La concentración de riquezas produjo el huracán Trump y el vendaval Sanders. ¿Por qué? Porque su primera consecuencia en Estados Unidos es la contracción de la clase media y la caída de su nivel de vida. A ese sector golpeado, Sanders le explica que el culpable de su empobrecimiento es Wall Street, y le propone limitar, controlar y cargar de impuestos al capital financiero. La explicación y las propuestas de Donald Trump son radicalmente distintas. El multimillonario le explica a la clase media que el culpable de su empobrecimiento es el inmigrante latinoamericano. Y le propone, como solución, levantar un muro fronterizo que hará pagar a los mexicanos.
La diferencia entre Sanders y Trump, es que el primero es un socialdemócrata que propone, claramente, hacer socialdemocracia en un país donde la cultura política no pasa por esa veta, más bien europea. En cambio el magnate que se afianza en el “grand old party” hace demagogia peligrosa, motorizando fobias y aversiones hacia grupos étnicos y sectores débiles, como los inmigrantes que llegan a Estados Unidos huyendo del hambre y la desocupación.
Trump es tan demagogo como Jean-Marie Le Pen, constructor del ultraderechista Frente Nacional, amasando liderazgo con el miedo y el desprecio de la clase media francesa hacia los inmigrantes. Y también como Le Pen, la sorpresa tremebunda del Partido Republicano es capaz de hacer y decir barbaridades, cosas espantosas que, salvo por la agresividad insultante y discriminatoria que las caracteriza, lo muestran como una versión WASP (White, Anglo-saxon and Protestant) del payasesco Abdalá Bucaram, aquel presidente ecuatoriano que fue destituido por “incapacidad mental”. En síntesis, la diferencia entre Bernie Sanders y Donald Trump, es que el ex hippie y eterno pacifista es un socialdemócrata radical, mientras que el hombretón del jopo inconcebible es, esencialmente, un demagogo impresentable.
Barry Goldwater enfrentó al demócrata Lyndon B. Johnson desde un conservadurismo radicalizado. Ronald Reagan llevó a la Casa Blanca la “revolución conservadora”, con sus consecuencias socio-culturalmente retardatarias y económicamente fundadoras del neoliberalismo. Pero, si bien ideologizados hasta la médula, ni Goldwater ni Reagan fueron impresentables. Trump lo es.

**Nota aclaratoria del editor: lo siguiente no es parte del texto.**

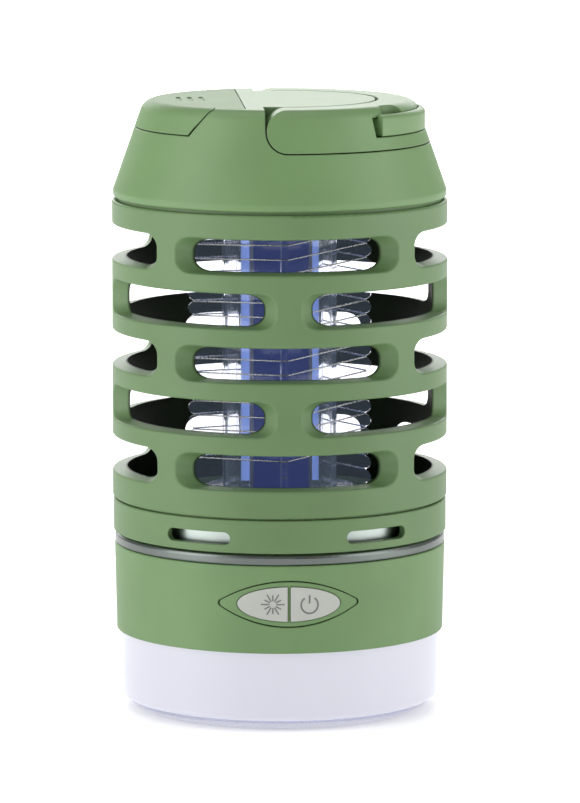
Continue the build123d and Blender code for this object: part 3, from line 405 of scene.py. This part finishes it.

Hace ostentación de intolerancia, de sexismo, de ignorancia y de violencia gestual y verbal; sin embargo quedó fortalecido tras el determinante “supermartes”. Ese evento con nombre de día de grandes ofertas en un hipermercado, marca un punto de inflexión en el largo proceso de internas partidarias hasta desembocar en las convenciones partidarias que eligen a los candidatos. Quien no cayó pulverizado un supermartes, es porque puede imponerse en Nueva York, California, Illinois, Florida y otros de los Estados más poblados de Norteamérica.
Es probable que, tras el supermartes, los republicanos comiencen a comprender una ecuación por de más lógica: el crecimiento de Trump favorece a Hilary Clinton, porque en un duelo final entre ese candidato republicano y la candidata demócrata, teóricamente ganaría ella.

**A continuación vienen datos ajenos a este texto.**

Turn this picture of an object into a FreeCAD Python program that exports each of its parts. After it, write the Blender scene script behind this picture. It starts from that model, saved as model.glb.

En un duelo Trump-Sanders, si bien podría ganar el demócrata arrastrando los votos independientes, todos los republicanos votarían al multimillonario para evitar que llegue al Despacho Oval alguien que se proclama socialista. En cambio, si a la candidatura demócrata la ocupa la ex secretaria de Estado, muchos republicanos moderados y otros muchos que, aún conservadores, nunca pierden la sensatez, la votarán a ella para evitar que un personaje grosero que impulsa ideas lunáticas, se convierta en presidente de los Estados Unidos.
Se puede estar o no con Hillary Clinton. Muchos demócratas la consideran, y con razón, la candidata del establishment. Pero absolutamente todos los seguidores del partido de Roosevelt y los Kennedy cerrarán filas en torno a su candidata, si se trata de enfrentar a un energúmeno con propuestas desopilantes y la típica demagogia derechista de acusar a los inmigrantes por la caída de la clase media que provoca hiperconcentración de riqueza.
Por eso, al estratégico “supermartes” lo ganaron Trump y Hillary. Pero para la esposa de Bill Clinton se trató de un doble triunfo. Y fue así porque amplió su ventaja sobre Bernie Sanders dentro de la interna demócrata y porque, al mismo tiempo, Trump daba otro gran paso hacia la conquista de la postulación republicana.
Al concluir la extenuante jornada que marcó el inicio de marzo y la entrada en el tramo principal de los procesos partidarios, Hillary habrá brindado porque ganó más estados que su contrincante. Y a renglón seguido, habrá llenado nuevamente la copa del festejo para brindar, esta vez, porque los republicanos han vuelto a votar a ese magnate ampuloso y vociferante, que ya enterró a los conservadores moderados y ahora está noqueando a dos fundamentalistas que, a simple vista, resultan menos impresentables.